Most large enterprises in our study conducted pilots and trials to become familiar with the technology. The goal of these efforts was to maximize learning about the advantages and disadvantages of Cloud Technologies, vendor capabilities and shortcomings, and the business problems it can address. There’s enough available in the market (even though most of it is version 1.0) to get going with your back-office applications and even get them into production and experience significant benefits.
3. Create a cloud innovation sandbox. We found in our study that leading-edge deployers of cloud technology shared their enthusiasm about how cloud computing freed their IT budgets from a domination by maintenance spending. Moving such initiatives to the cloud allowed CIOs to focus a majority of their time and money on innovative ways to use technology to drive business. Creating a cloud innovation sandbox in an external cloud frees up a skunk-works team to innovate without being encumbered by the processes and infrastructural constraints typical of a large enterprise.
4. Think Cloud = Outsourcing 2.0. “It’s the old outsourcing argument: If another firm can do something cheaper and better than you, and you don’t use that firm, your competitors will.”
External clouds are simply version 2.0 of the accelerating outsourcing trend, so treat it like any other outsourcing decision. Here is a checklist to consider while evaluating the cloud outsourcing decision:

  1. Not all cloud vendors are created equal. Make sure you are dealing with trustworthy vendors with a good track record and proven historical performance and are likely to be around 3-5 years
  2. Verify if the levels of support provided by the vendor are adequate for your business and ask for dedicated support, if possible.
  3. Check for vendor certifications in SAS 70 (I or II), ISO 27002, HIPAA, and PCI. Safe Harbor agreements if you are operating in Europe.
  4. Ask your vendors if they are willing to provide you with mechanisms to retrieve your data in your preferred format quickly.
  5. Get full transparency into how your vendors are isolating and protecting your sensitive data as it moves with other customer’s data in their data centers.

In short, do a thorough due-diligence of the application, the vendor, and their infrastructure.
5. Restructure your IT staff skills. IT skills will change in the cloud world. You don’t need to focus as much on infrastructure and you need more vendor management, program management, requirement analysis, and business analysis.

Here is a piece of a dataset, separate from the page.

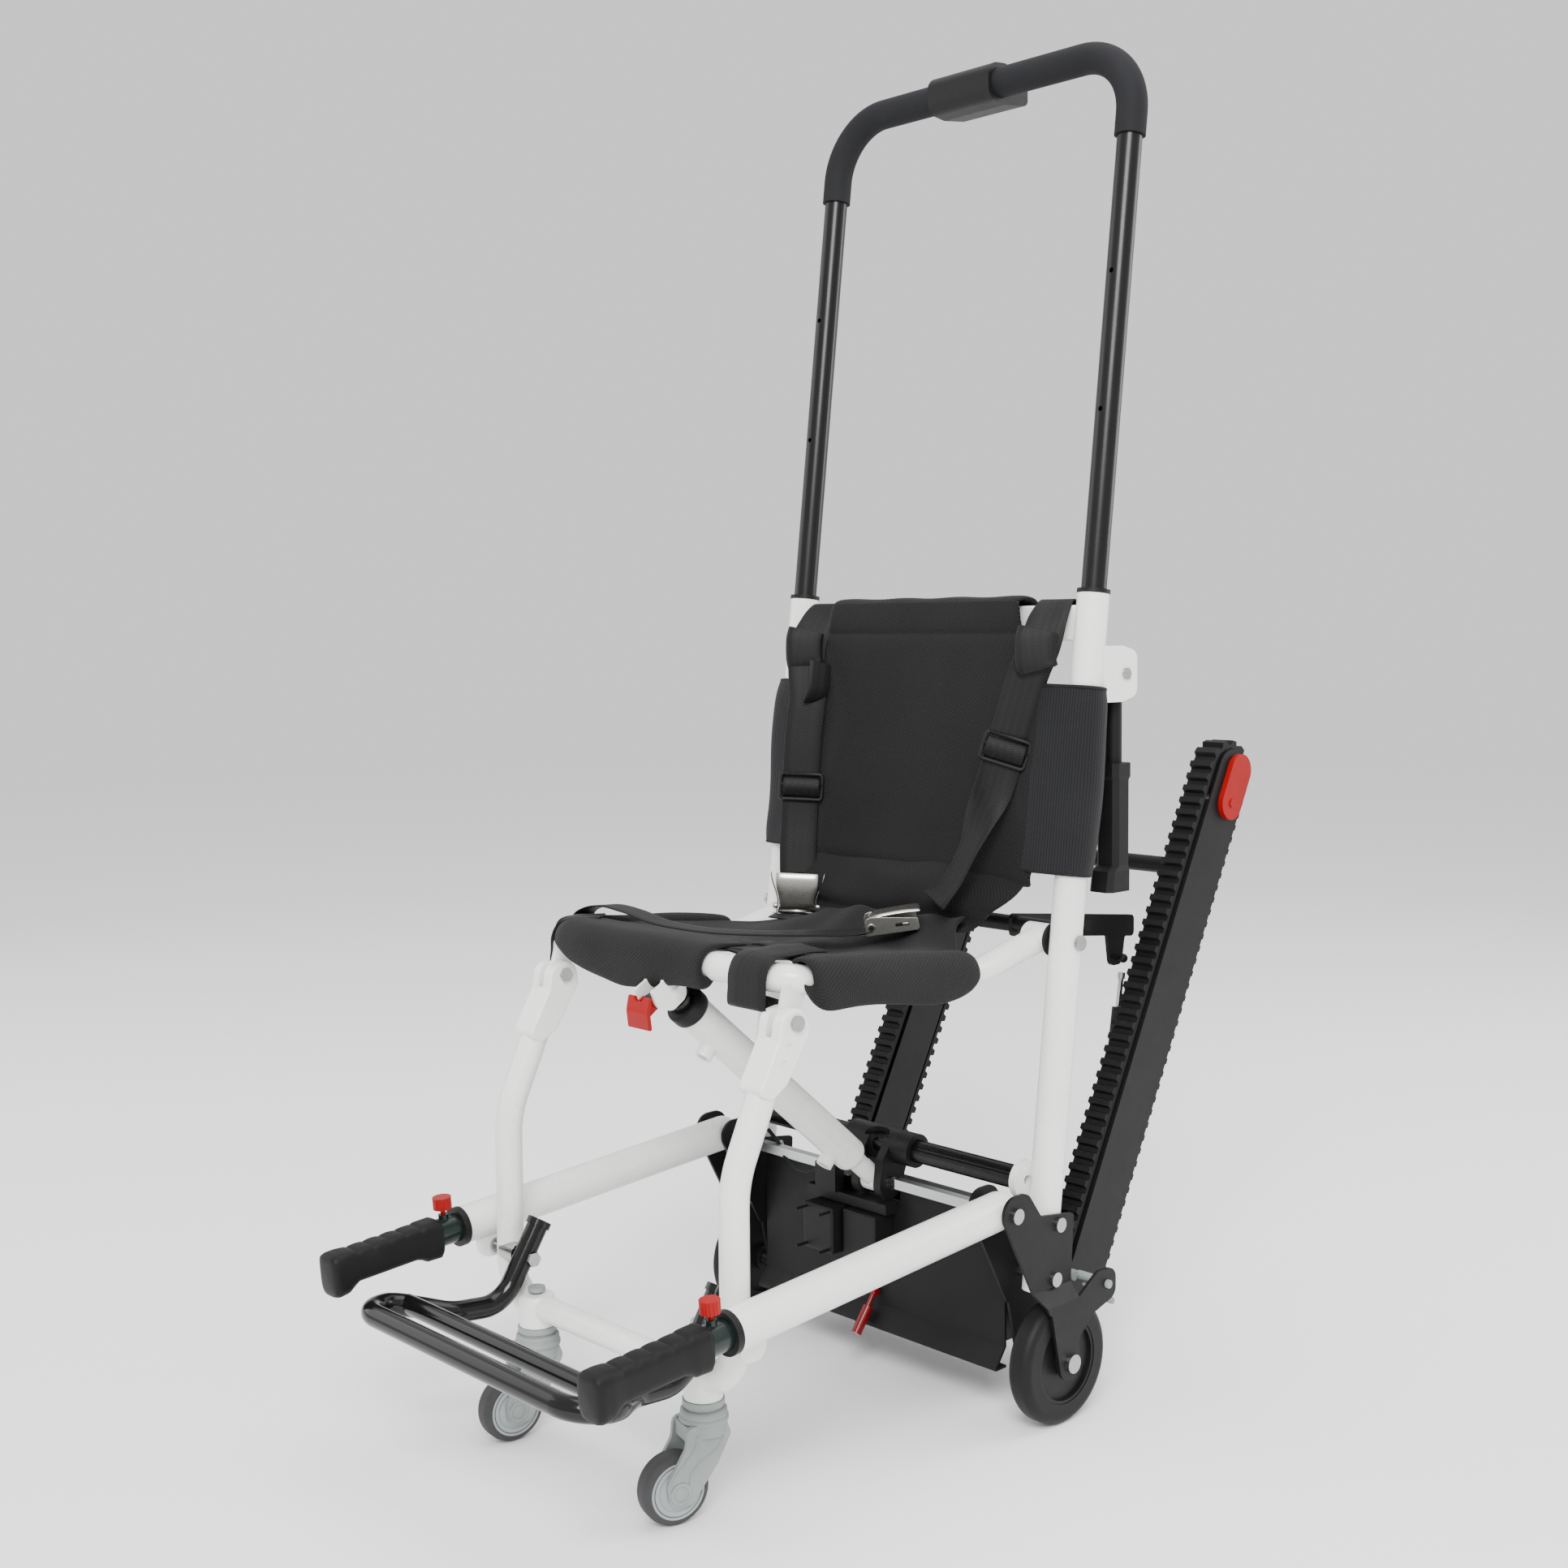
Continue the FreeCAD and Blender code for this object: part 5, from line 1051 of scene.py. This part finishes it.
def grip_section(distance):
    """Half width, top and bottom of a front grip in millimetres, at a distance along the rail's line."""
    stations = ((33, 13, 14, -15), (35, 17.4, 18.6, -22), (38, 18.6, 20, -26), (56, 18.6, 20, -25),
                (62, 18.0, 19.6, -21), (70, 17.4, 19.2, -18.5), (146, 17.4, 19.2, -18.5),
                (153, 18.2, 19.8, -23), (160, 19.2, 20.4, -28), (172, 19.2, 20.2, -29.5),
                (177, 17.6, 18.6, -27.5), (179, 12, 12, -19))
    k = 0
    while k < len(stations) - 2 and stations[k + 1][0] < distance:
        k += 1
    low, high = stations[k], stations[k + 1]
    share = (distance - low[0]) / (high[0] - low[0])
    half, top, bottom = (low[i] + (high[i] - low[i]) * share for i in (1, 2, 3))
    if 58 < distance < 152:
        phase = (distance - 62) / 21.0
        groove = math.exp(-((phase - round(phase)) * 21 / 1.5) ** 2)
        top += 0.35 * math.cos(math.tau * (phase - 0.5)) - 1.5 * groove
    return half, top, bottom


def squared(value):
    """Cosine or sine drawn out, so that a round section becomes a rounded square."""
    return math.copysign(abs(value) ** 0.5, value)


def build_front_grips():
    """Squarish rubber grips with a guard at each end and finger grooves on top."""
    pivot, front = at(0, -82, 265), at(0, -491, 233.4)
    ahead = (front - pivot).normalized()
    above = Vector((0, ahead.z, -ahead.y))
    distances = sorted({33, 34, 35, 36, 38, 177, 178, 179} | {40 + 2.25 * k for k in range(61)})
    for side, label in ((1, "left"), (-1, "right")):
        rows = []
        for distance in distances:
            half, top, bottom = grip_section(distance)
            row = []
            for step in range(GRIP_SIDES):
                turn = math.tau * step / GRIP_SIDES
                across = squared(math.cos(turn)) * half
                height = squared(math.sin(turn))
                height *= top if height > 0 else -bottom
                sideways = Vector((side * GRIP_X * MM + across * MM, 0, 0))
                row.append(front + sideways + ahead * distance * MM + above * height * MM)
            rows.append(row)
        grip = grid("front_grip_cover_" + label, rows, GRIP, closed=True)
        cap_ends(grip, len(rows), GRIP_SIDES)
        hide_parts("front_grip_" + label)
        ride_part(grip, "front_handle_" + label)


build_camera()
build_stage()
dress_nodes()
build_seat()
build_back()
build_skirt()
build_harness()
build_frame_details()
build_caster_details()
build_front_grips()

“The jobs of people who sit there patching thousands of servers each time there is a change—those jobs are going away.” – CIO, financial services company

You will need internal capabilities to work with the new cloud platforms and extend those capabilities after the initial roll-outs. The best practices are the same as for on-premise solutions. Establish a Project management office. Follow project management best practices.
Do development in a more agile, iterative way.
The Impact of open source on cloud computing
The open-source impact on the overall software industry, and in particular on cloud computing, has accelerated over the past couple of years. Gartner predicts that IT spending in 2010 will increase by 5.3 percentand will be driven by the cloud and open source which, in turn, will hit sales of hardware as companies are still avoiding large infrastructure projects.
Is open source driving cloud computing? Even though the cloud platforms themselves are proprietary, most production cloud environments run on top of open software stacks. This is in part because proprietary software licenses are still lagging behind in offering cloud deployment options.
As we found in our study, private and hybrid clouds are the biggest growth area in the next three to five years. Many open source tools and frameworks are emerging to address this gap. The appointment of Marten Mickos (former CEO of mySQL) as the CEO of Eucalyptus Systems Inc. demonstrates the market opportunity for open source startups to grow into a market leaders in this exciting growth area.